## BEGIN
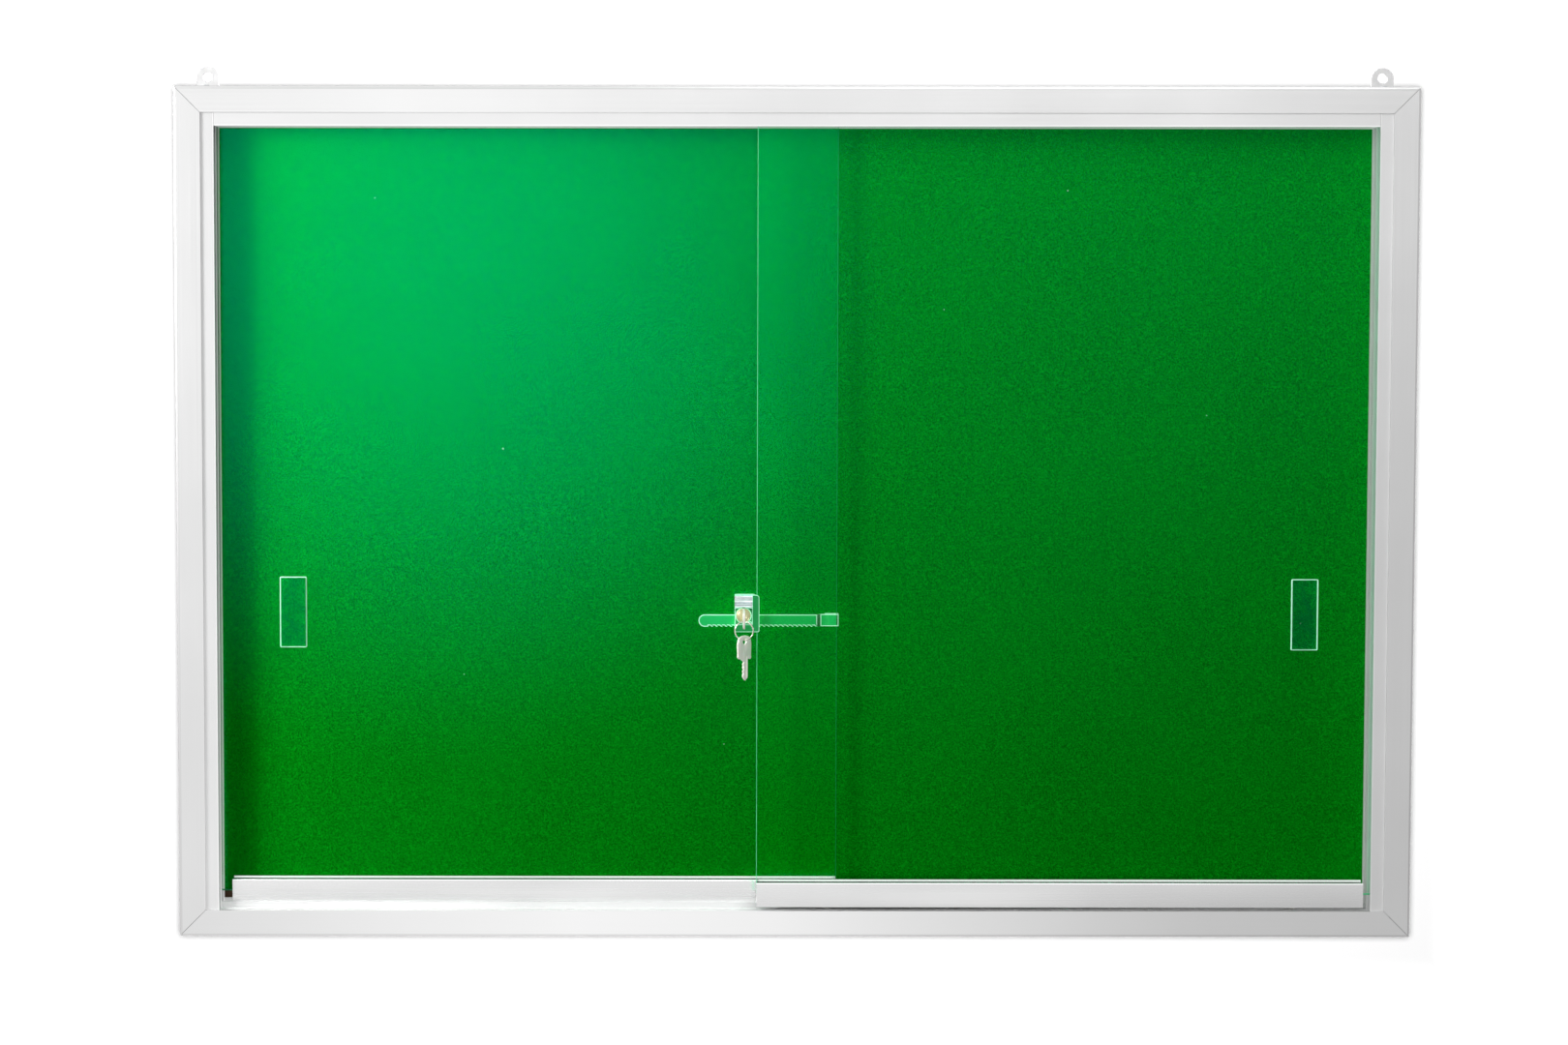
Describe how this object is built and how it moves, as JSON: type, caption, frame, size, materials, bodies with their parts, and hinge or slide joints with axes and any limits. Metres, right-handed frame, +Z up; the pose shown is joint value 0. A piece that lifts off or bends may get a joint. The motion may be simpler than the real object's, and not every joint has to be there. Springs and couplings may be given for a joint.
{
  "type": "lockable notice board",
  "caption": "Wall-hung notice board: green felt pinboard in an aluminium frame behind overlapping sliding glass doors held shut by a keyed ratchet lock.",
  "frame": {"origin": "middle of the top rail's rear face, on the wall plane", "axes": "+X to the right of someone reading the board, +Y into the wall, +Z up"},
  "size_m": [1.22, 0.0818, 0.8626],
  "materials": {
    "anodised": "satin anodised",
    "inner_strip": "satin anodised, lighter",
    "felt": "fine green felt",
    "fibreboard": "soft wood-fibre pinboard",
    "hardboard": "brown hardboard",
    "glass": "clear float glass with polished edges",
    "acrylic": "clear plastic with polished edges",
    "gasket": "grey glazing rubber",
    "nylon": "natural nylon",
    "steel": "zinc-plated steel",
    "lock_chrome": "polished chrome plate",
    "brass": "pale brass",
    "key_nickel": "nickel-plated",
    "enamel": "frosted white coating",
    "cast_alloy": "bare die-cast"
  },
  "bodies": {
    "frame": {"top_rail": "anodised", "bottom_rail": "anodised", "left_stile": "anodised", "right_stile": "anodised", "corner_cleat_top_left": "cast_alloy", "corner_cleat_top_right": "cast_alloy", "corner_cleat_bottom_left": "cast_alloy", "corner_cleat_bottom_right": "cast_alloy", "back_panel": "hardboard", "soft_board": "fibreboard", "felt_cover": "felt", "left_channel": "inner_strip", "right_channel": "inner_strip", "top_track": "inner_strip", "bottom_track": "inner_strip", "channel_screw_left_top": "steel", "channel_screw_left_bottom": "steel", "channel_screw_right_top": "steel", "channel_screw_right_bottom": "steel", "hanger_left": "enamel", "hanger_right": "enamel", "hanger_screw_left": "steel", "hanger_screw_right": "steel"},
    "rear_door": {"rear_glass": "glass", "rear_shoe": "anodised", "rear_gasket": "gasket", "rear_axle_left": "steel", "rear_axle_right": "steel", "rear_finger_pull": "acrylic", "lock_bar": "lock_chrome"},
    "front_door": {"front_glass": "glass", "front_shoe": "anodised", "front_gasket": "gasket", "front_axle_left": "steel", "front_axle_right": "steel", "front_finger_pull": "acrylic"},
    "rear_roller_left": {"rear_roller_left": "nylon"},
    "rear_roller_right": {"rear_roller_right": "nylon"},
    "front_roller_left": {"front_roller_left": "nylon"},
    "front_roller_right": {"front_roller_right": "nylon"},
    "lock": {"lock_housing": "lock_chrome", "lock_barrel": "brass", "pawl_spring": "steel", "lock_screw": "steel", "lock_rivet": "steel"},
    "key": {"lock_plug": "brass", "inserted_key": "key_nickel"},
    "pawl": {"lock_pawl": "steel"},
    "key_ring": {"key_ring": "key_nickel"},
    "spare_key": {"spare_key": "key_nickel"}
  },
  "joints": [
    {"name": "rear_door_slide", "type": "slide", "parent": "frame", "child": "rear_door", "axis": [1, 0, 0], "range_m": [-0.0047, 0.525]},
    {"name": "front_door_slide", "type": "slide", "parent": "frame", "child": "front_door", "axis": [1, 0, 0], "range_m": [-0.445, 0]},
    {"name": "lock_slide", "type": "slide", "parent": "front_door", "child": "lock", "axis": [1, 0, 0], "range_m": [-0.06, 0]},
    {"name": "key_turn", "type": "hinge", "parent": "lock", "child": "key", "pos_m": [-0.0515, -0.05, -0.506], "axis": [0, 1, 0], "range_deg": [0, 90]},
    {"name": "pawl_lift", "type": "slide", "parent": "lock", "child": "pawl", "axis": [0, 0, 1], "range_m": [0, 0.0016], "deforming": ["pawl_spring"]},
    {"name": "ring_swing", "type": "hinge", "parent": "key", "child": "key_ring", "pos_m": [-0.0515, -0.07465, -0.50865], "axis": [1, 0, 0], "range_deg": [-80, 15]},
    {"name": "spare_key_swing", "type": "hinge", "parent": "key_ring", "child": "spare_key", "pos_m": [-0.0515, -0.07465, -0.52655], "axis": [1, 0, 0], "range_deg": [-20, 15]},
    {"name": "rear_roller_left_spin", "type": "hinge", "parent": "rear_door", "child": "rear_roller_left", "pos_m": [-0.4905, -0.02318, -0.7945], "axis": [0, 1, 0], "range_deg": [-60, 5100]},
    {"name": "rear_roller_right_spin", "type": "hinge", "parent": "rear_door", "child": "rear_roller_right", "pos_m": [-0.028, -0.02318, -0.7945], "axis": [0, 1, 0], "range_deg": [-60, 5100]},
    {"name": "front_roller_left_spin", "type": "hinge", "parent": "front_door", "child": "front_roller_left", "pos_m": [0.032, -0.03533, -0.7945], "axis": [0, 1, 0], "range_deg": [-4400, 60]},
    {"name": "front_roller_right_spin", "type": "hinge", "parent": "front_door", "child": "front_roller_right", "pos_m": [0.4945, -0.03533, -0.7945], "axis": [0, 1, 0], "range_deg": [-4400, 60]}
  ],
  "couplings": [
    {"joint": "pawl_lift", "follows": "key_turn", "m_per_rad": 0.0010186},
    {"joint": "rear_roller_left_spin", "follows": "rear_door_slide", "rad_per_m": 166.67},
    {"joint": "rear_roller_right_spin", "follows": "rear_door_slide", "rad_per_m": 166.67},
    {"joint": "front_roller_left_spin", "follows": "front_door_slide", "rad_per_m": 166.67},
    {"joint": "front_roller_right_spin", "follows": "front_door_slide", "rad_per_m": 166.67}
  ]
}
## END
*Task to carry out*.
Return the material exactly as it stands.

*Task response*.
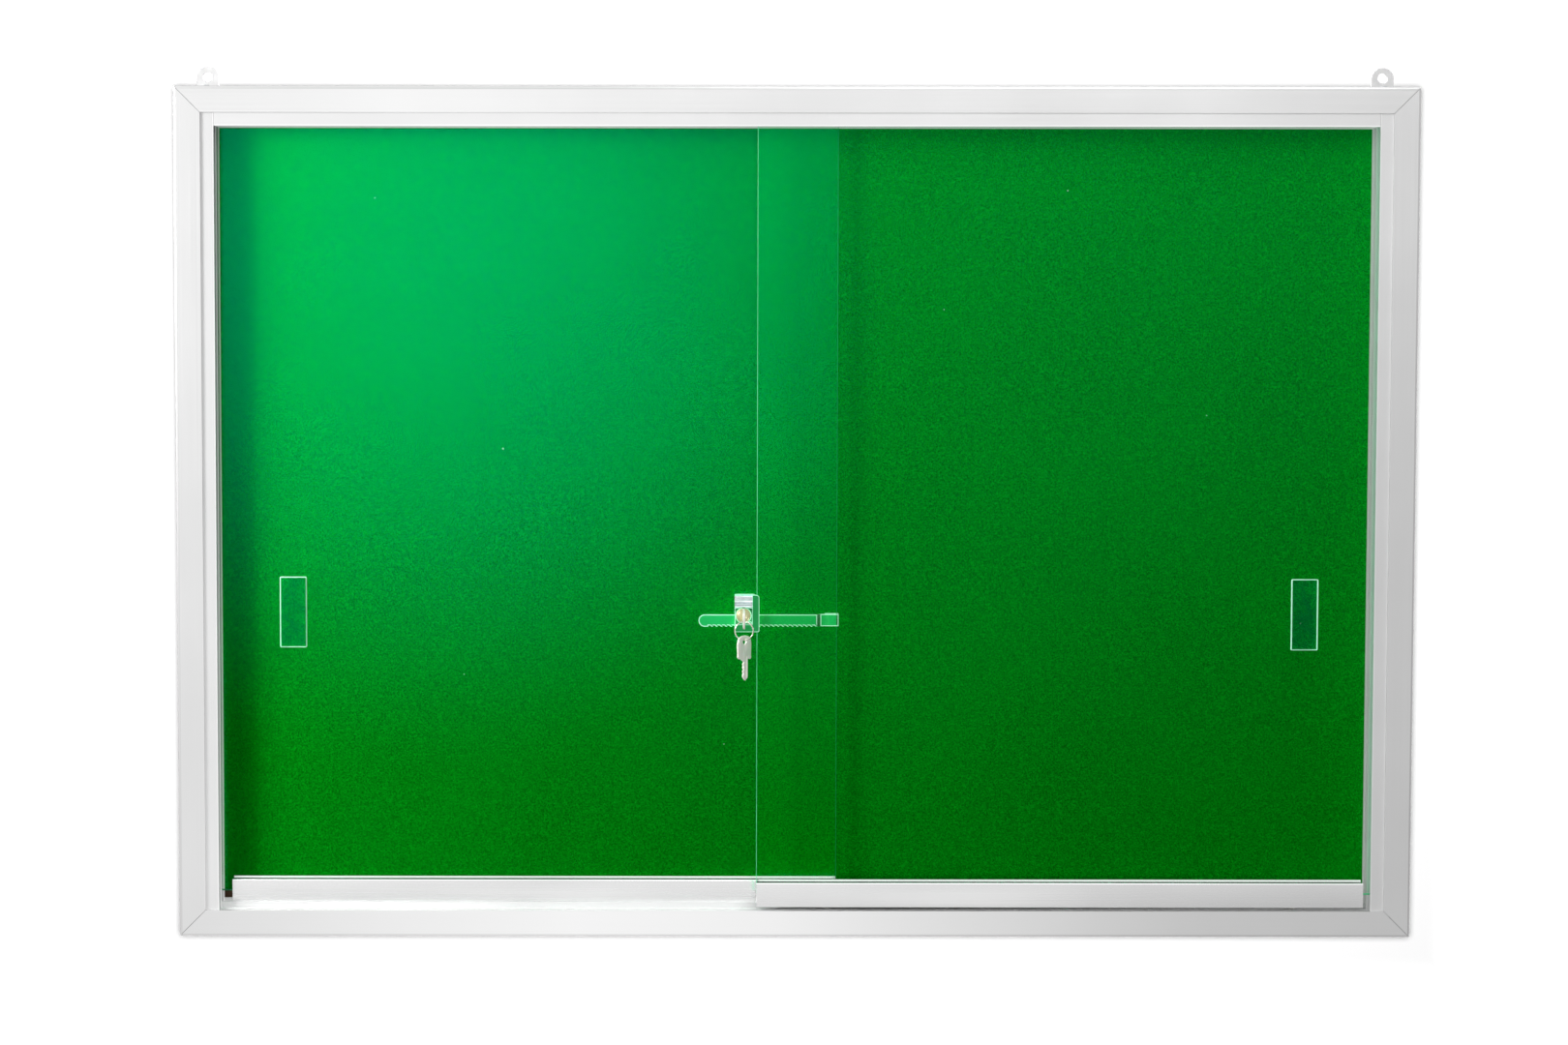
Describe how this object is built and how it moves, as JSON: type, caption, frame, size, materials, bodies with their parts, and hinge or slide joints with axes and any limits. Metres, right-handed frame, +Z up; the pose shown is joint value 0. A piece that lifts off or bends may get a joint. The motion may be simpler than the real object's, and not every joint has to be there. Springs and couplings may be given for a joint.
{
  "type": "lockable notice board",
  "caption": "Wall-hung notice board: green felt pinboard in an aluminium frame behind overlapping sliding glass doors held shut by a keyed ratchet lock.",
  "frame": {"origin": "middle of the top rail's rear face, on the wall plane", "axes": "+X to the right of someone reading the board, +Y into the wall, +Z up"},
  "size_m": [1.22, 0.0818, 0.8626],
  "materials": {
    "anodised": "satin anodised",
    "inner_strip": "satin anodised, lighter",
    "felt": "fine green felt",
    "fibreboard": "soft wood-fibre pinboard",
    "hardboard": "brown hardboard",
    "glass": "clear float glass with polished edges",
    "acrylic": "clear plastic with polished edges",
    "gasket": "grey glazing rubber",
    "nylon": "natural nylon",
    "steel": "zinc-plated steel",
    "lock_chrome": "polished chrome plate",
    "brass": "pale brass",
    "key_nickel": "nickel-plated",
    "enamel": "frosted white coating",
    "cast_alloy": "bare die-cast"
  },
  "bodies": {
    "frame": {"top_rail": "anodised", "bottom_rail": "anodised", "left_stile": "anodised", "right_stile": "anodised", "corner_cleat_top_left": "cast_alloy", "corner_cleat_top_right": "cast_alloy", "corner_cleat_bottom_left": "cast_alloy", "corner_cleat_bottom_right": "cast_alloy", "back_panel": "hardboard", "soft_board": "fibreboard", "felt_cover": "felt", "left_channel": "inner_strip", "right_channel": "inner_strip", "top_track": "inner_strip", "bottom_track": "inner_strip", "channel_screw_left_top": "steel", "channel_screw_left_bottom": "steel", "channel_screw_right_top": "steel", "channel_screw_right_bottom": "steel", "hanger_left": "enamel", "hanger_right": "enamel", "hanger_screw_left": "steel", "hanger_screw_right": "steel"},
    "rear_door": {"rear_glass": "glass", "rear_shoe": "anodised", "rear_gasket": "gasket", "rear_axle_left": "steel", "rear_axle_right": "steel", "rear_finger_pull": "acrylic", "lock_bar": "lock_chrome"},
    "front_door": {"front_glass": "glass", "front_shoe": "anodised", "front_gasket": "gasket", "front_axle_left": "steel", "front_axle_right": "steel", "front_finger_pull": "acrylic"},
    "rear_roller_left": {"rear_roller_left": "nylon"},
    "rear_roller_right": {"rear_roller_right": "nylon"},
    "front_roller_left": {"front_roller_left": "nylon"},
    "front_roller_right": {"front_roller_right": "nylon"},
    "lock": {"lock_housing": "lock_chrome", "lock_barrel": "brass", "pawl_spring": "steel", "lock_screw": "steel", "lock_rivet": "steel"},
    "key": {"lock_plug": "brass", "inserted_key": "key_nickel"},
    "pawl": {"lock_pawl": "steel"},
    "key_ring": {"key_ring": "key_nickel"},
    "spare_key": {"spare_key": "key_nickel"}
  },
  "joints": [
    {"name": "rear_door_slide", "type": "slide", "parent": "frame", "child": "rear_door", "axis": [1, 0, 0], "range_m": [-0.0047, 0.525]},
    {"name": "front_door_slide", "type": "slide", "parent": "frame", "child": "front_door", "axis": [1, 0, 0], "range_m": [-0.445, 0]},
    {"name": "lock_slide", "type": "slide", "parent": "front_door", "child": "lock", "axis": [1, 0, 0], "range_m": [-0.06, 0]},
    {"name": "key_turn", "type": "hinge", "parent": "lock", "child": "key", "pos_m": [-0.0515, -0.05, -0.506], "axis": [0, 1, 0], "range_deg": [0, 90]},
    {"name": "pawl_lift", "type": "slide", "parent": "lock", "child": "pawl", "axis": [0, 0, 1], "range_m": [0, 0.0016], "deforming": ["pawl_spring"]},
    {"name": "ring_swing", "type": "hinge", "parent": "key", "child": "key_ring", "pos_m": [-0.0515, -0.07465, -0.50865], "axis": [1, 0, 0], "range_deg": [-80, 15]},
    {"name": "spare_key_swing", "type": "hinge", "parent": "key_ring", "child": "spare_key", "pos_m": [-0.0515, -0.07465, -0.52655], "axis": [1, 0, 0], "range_deg": [-20, 15]},
    {"name": "rear_roller_left_spin", "type": "hinge", "parent": "rear_door", "child": "rear_roller_left", "pos_m": [-0.4905, -0.02318, -0.7945], "axis": [0, 1, 0], "range_deg": [-60, 5100]},
    {"name": "rear_roller_right_spin", "type": "hinge", "parent": "rear_door", "child": "rear_roller_right", "pos_m": [-0.028, -0.02318, -0.7945], "axis": [0, 1, 0], "range_deg": [-60, 5100]},
    {"name": "front_roller_left_spin", "type": "hinge", "parent": "front_door", "child": "front_roller_left", "pos_m": [0.032, -0.03533, -0.7945], "axis": [0, 1, 0], "range_deg": [-4400, 60]},
    {"name": "front_roller_right_spin", "type": "hinge", "parent": "front_door", "child": "front_roller_right", "pos_m": [0.4945, -0.03533, -0.7945], "axis": [0, 1, 0], "range_deg": [-4400, 60]}
  ],
  "couplings": [
    {"joint": "pawl_lift", "follows": "key_turn", "m_per_rad": 0.0010186},
    {"joint": "rear_roller_left_spin", "follows": "rear_door_slide", "rad_per_m": 166.67},
    {"joint": "rear_roller_right_spin", "follows": "rear_door_slide", "rad_per_m": 166.67},
    {"joint": "front_roller_left_spin", "follows": "front_door_slide", "rad_per_m": 166.67},
    {"joint": "front_roller_right_spin", "follows": "front_door_slide", "rad_per_m": 166.67}
  ]
}